Visitas da Dy

domingo, 14 de janeiro de 2018

Tradução




Não era muito de conversas, assim como também não era tanto de silêncios. Era uma espécie de entardecer, com cores palidamente cintilantes e um ar contemplativo que permite um ou outro som sem que se quebre o encanto. Tinha um tanto de alegrias represadas pelos seus olhos escuros de noite e emoldurada por um castanho que lhe escorria do alto aos ombros.
Conheceu a aurora nas folhas mais brancas que poderia, manchadas por linhas azuis. Céu às avessas ao qual também, ao contrário do que deveriam, suas palavras passaram a pousar e não a voar. Na pouca idade, escrever era algo que oscilava entre treinos de caligrafia e um esforço de manter-se acordada naquele mormaço que a vida lhe parecia. Nem alegre nem triste. Uma vida.
Ainda não se sabia poeta. Essas descobertas demoram. São frutas que amadurecem em tempo certo. Em dores certas. Em risos certos. Em encantamentos adequados. Pensava-se só solitária, ainda que os cômodos estivessem cheios.
Respirava livre quando estava em fuga: ultrapassando as fronteiras de uma dimensão além, alcançada dentro de capas, de tamanho tão bom que cabia nas mãos. Portais mágicos, à toda época, passaram a se chamar livros.
Custou a colher-se poesia, a escrever os frutos maduros, abandonar seus verdes.
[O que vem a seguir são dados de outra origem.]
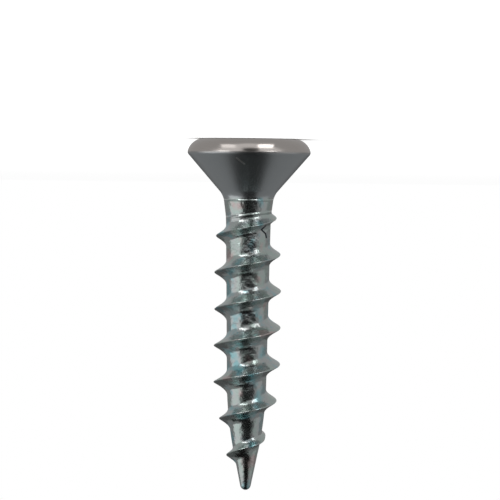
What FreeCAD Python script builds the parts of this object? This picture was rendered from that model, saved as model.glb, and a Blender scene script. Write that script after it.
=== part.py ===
import FreeCAD, Part
import math
import os
import sys

import Sketcher
from FreeCAD import Vector

# Drawer slide screw, number 6 by 3/4 inch: countersunk flat head with a number 2 cross recess,
# a short bare neck, one coarse right-hand thread and a cut point. One cold-headed, thread-rolled piece.
# The screw stands on its head: origin at the middle of the head's flat face, +Z towards the point.

# Driving dimensions, in millimetres and degrees
SIZES = {
    "overall_length": 19.05,
    "head_diameter": 6.72,
    "head_face_diameter": 5.2,
    "rim_depth": 0.72,
    "rim_crown_radius": 0.91,
    "rim_rounding": 0.2,
    "head_angle": 82.0,
    "head_fillet": 1.0,
    "neck_top_diameter": 2.76,
    "neck_length": 1.25,
    "core_top_diameter": 2.43,
    "core_low_diameter": 2.07,
    "point_angle": 23.0,
    "point_blend_radius": 20.0,
    "point_tip_radius": 0.23,
    "thread_diameter": 3.6,
    "thread_pitch": 1.985,
    "thread_lead_up": 0.955,
    "thread_bare_point": 1.0,
    "thread_run_in": 3.0,
    "thread_run_out": 0.9,
    "thread_flank_angle": 54.0,
    "thread_crest_width": 0.09,
    "thread_foot_angle": 100.0,
    "thread_root_splay": 0.1,
    "recess_across": 4.1,
    "recess_wing_width": 0.74,
    "recess_wing_taper": 26.5,
    "recess_wing_depth": 1.8,
    "recess_bottom_slope": 28.0,
    "recess_flute_across": 1.47,
    "recess_flute_taper": 5.75,
}

# Places along the screw that follow from the sizes, as expressions of the sheet
HEAD_END = "sizes.rim_depth + (sizes.head_diameter - sizes.neck_top_diameter) / 2 / tan(sizes.head_angle / 2)"
NECK_END = f"{HEAD_END} + sizes.neck_length"
TIP_CENTRE = "sizes.overall_length - sizes.point_tip_radius"
POINT_APEX = f"{TIP_CENTRE} + sizes.point_tip_radius / sin(sizes.point_angle / 2)"
POINT_START = f"{POINT_APEX} - sizes.core_low_diameter / 2 / tan(sizes.point_angle / 2)"
RECESS_WING_FOOT = "sizes.recess_across / 2 - sizes.recess_wing_depth * tan(sizes.recess_wing_taper)"
RECESS_DEPTH = f"sizes.recess_wing_depth + ({RECESS_WING_FOOT}) * tan(sizes.recess_bottom_slope)"

# How finely the thread's turns are followed, how deep its ridge is rooted in the core, and how far
# below the surface it starts and ends
STRETCHES_PER_TURN = 2
SECTIONS_PER_STRETCH = 12
RIDGE_ROOTING = 0.15
LEAST_RIDGE = 0.03

# How flat and how near to its height a ring-shaped edge must lie to be the one that is rounded
LEVEL_TOLERANCE = 1e-6
HEIGHT_TOLERANCE = 1e-4


def make_sheet(doc):
    """The spreadsheet that holds the driving dimensions."""
    sheet = doc.addObject("Spreadsheet::Sheet", "sizes")
    for row, (name, value) in enumerate(SIZES.items(), start=1):
        sheet.set(f"A{row}", name)
        sheet.set(f"B{row}", str(value))
        sheet.setAlias(f"B{row}", name)
    doc.recompute()
    return sheet


def number(owner, expression):
    """The value of an expression of the sheet, as a plain number."""
    value = owner.evalExpression(expression)
    return float(getattr(value, "Value", value))


def sketch_on(body, name, role):
    """A new sketch lying flat on one of the body's own origin planes."""
    sketch = body.newObject("Sketcher::SketchObject", name)
    plane = next(item for item in body.Origin.OriginFeatures if item.Role == role)
    sketch.AttachmentSupport = [(plane, "")]
    sketch.MapMode = "FlatFace"
    return sketch


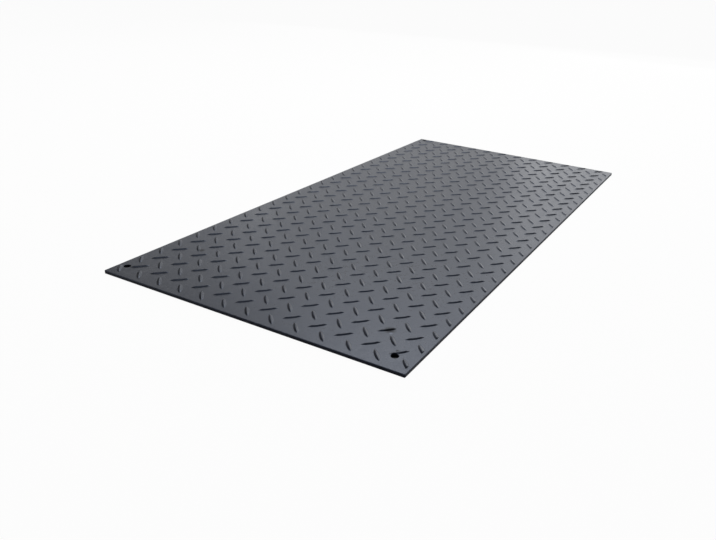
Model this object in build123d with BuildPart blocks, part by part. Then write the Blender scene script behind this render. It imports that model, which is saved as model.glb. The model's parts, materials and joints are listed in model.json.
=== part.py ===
from build123d import *
import os
from math import cos, floor, hypot, radians, sin

# Ground protection mat: one moulded sheet with a raised tread on top and four through holes.
# X runs along the sheet, Y across it and Z up. The origin is the middle of the flat underside.

# Sheet
sheet_length = 2440
sheet_width = 1220
sheet_thickness = 12.7
corner_radius = 3
rim_chamfer = 1.5

# Tread lugs: pointed ridges that come down to nothing at both tips
lug_length = 68
lug_crest = 26
lug_width = 15
lug_height = 4
lug_lean = 43

# Tread layout: lugs that lean one way, and half a pitch on the lugs that lean the other way
pitch_along = 96.6
pitch_across = 97.6
first_lug_from_end = 44
first_lug_from_side = 21
plain_border = 10

# Through holes, one near each corner; the pattern stands off the sheet's centre
hole_diameter = 25
hole_from_near_end = 69
hole_from_far_end = 30
hole_from_right_side = 72
hole_from_left_side = 37

# Places worked out from the sizes
tread_length = sheet_length - 2 * plain_border
tread_width = sheet_width - 2 * plain_border
first_lug_x = first_lug_from_end - sheet_length / 2
first_lug_y = first_lug_from_side - sheet_width / 2
hole_spacing_along = sheet_length - hole_from_near_end - hole_from_far_end
hole_spacing_across = sheet_width - hole_from_right_side - hole_from_left_side
hole_middle_x = (hole_from_near_end - hole_from_far_end) / 2
hole_middle_y = (hole_from_right_side - hole_from_left_side) / 2
hole_places = [
    (hole_middle_x + end * hole_spacing_along / 2, hole_middle_y + side * hole_spacing_across / 2)
    for end in (-1, 1)
    for side in (-1, 1)
]


def steps(start, pitch, end):
    """Places a pitch apart, from the first to the last before the end."""
    return [start + count * pitch for count in range(floor((end - start) / pitch) + 1)]


def lug_centres(shift):
    """Centres of the lugs that lean one way; shift is the share of a pitch they are moved by."""
    along = steps(first_lug_x + shift * pitch_along, pitch_along, tread_length / 2)
    across = steps(first_lug_y + shift * pitch_across, pitch_across, tread_width / 2)
    return [(x, y) for x in along for y in across]


def is_whole(x, y):
    """True where a lug stays clear of the plain border and of every hole."""
    inside_x = abs(x) + lug_length / 2 * cos(radians(lug_lean)) <= tread_length / 2
    inside_y = abs(y) + lug_length / 2 * sin(radians(lug_lean)) <= tread_width / 2
    hole_reach = (lug_length + hole_diameter) / 2
    clear = all(hypot(x - hole_x, y - hole_y) > hole_reach for hole_x, hole_y in hole_places)
    return inside_x and inside_y and clear


lug_places = [
    Location((x, y, sheet_thickness), (0, 0, lean))
    for shift, lean in ((0, lug_lean), (0.5, -lug_lean))
    for x, y in lug_centres(shift)
]
whole_places = [place for place in lug_places if is_whole(place.position.X, place.position.Y)]
cut_places = [place for place in lug_places if not is_whole(place.position.X, place.position.Y)]

# One lug, lying along X: a ridge with a pyramid drawn out of each end
with BuildPart() as lug:
    with BuildSketch(Plane.YZ):
        Polygon((-lug_width / 2, 0), (lug_width / 2, 0), (0, lug_height), align=None)
    extrude(amount=lug_crest / 2)
    crest_end = lug.faces().sort_by(Axis.X)[-1]
    loft(sections=[crest_end, Vertex(lug_length / 2, 0, 0)], ruled=True)
    mirror(about=Plane.YZ)

# The lugs that the plain border or a hole cuts into
with BuildPart() as cut_lugs:
    with Locations(*cut_places):
        add(lug.part)
    Box(tread_length, tread_width, 3 * sheet_thickness, mode=Mode.INTERSECT)
    with Locations(*hole_places):
        Cylinder(hole_diameter / 2, 3 * sheet_thickness, mode=Mode.SUBTRACT)

# The mat: the sheet with its holes, then every lug fused to its top
with BuildPart() as mat:
    with BuildSketch():
        RectangleRounded(sheet_length, sheet_width, corner_radius)
    extrude(amount=sheet_thickness)
    chamfer(mat.faces().sort_by(Axis.Z)[-1].edges(), rim_chamfer)
    with Locations(*hole_places):
        Hole(hole_diameter / 2)
    add([lug.part.moved(place) for place in whole_places] + [cut_lugs.part], clean=False)

mat.part.label = "mat"
os.makedirs("parts", exist_ok=True)
export_step(mat.part, "parts/mat.step")

print("lugs:", len(whole_places), "whole and", len(cut_lugs.solids()), "cut")
print("solids:", len(mat.solids()), "volume in litres:", round(mat.part.volume / 1e6, 3))
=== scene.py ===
import json
from math import cos, floor, hypot, pi, radians, sin

import bpy
from mathutils import Matrix, Vector, geometry, noise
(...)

A traduzir-se em vermelhas expressões, com sabores ora adocicados de sonhos, ora doloridos em construções gris como prédios de cidades grandes. Demorou a dar-se aos furtos dos sentimentos alheios para lhes doar finais ou rimas. Foi tudo muito devagar, tartarugas no pensamento. Foi reticências, margeando suas dúvidas tontas sem tanger, um minuto sequer, a certeza de ser.
No fundo, gostava mesmo da inconstância do estar ou não estar e,por isso, preferia apenas dizer que fazia reuniões nas madrugadas: reunia as palavras, os sentimentos, os esboços, os afetos e domava todos na arena do caderno de anotações para que, ali, decidissem seus destinos: declamações, exposições ou silêncios.
Venceram os gritos, as grafias fortes, riscadas em papeis receptivos: os versos soa vivos, alados, clamam por sua liberdade e pedem para serem lidos, ouvidos. E ela descobriu-se quase como que a libertadora. Chave mestra das gaiolas que os continham.
Quase perdia, já vencida, aceitou seu papel definitivo: transcrever os versos que lhe eram como açoites e se sussurravam aos ouvidos.
Ainda flerta pouco com as conversas e com os silêncios, mas agora sabe-se não mais sozinha, não mais deslocada. Encontrou seu lugar entre-linhas.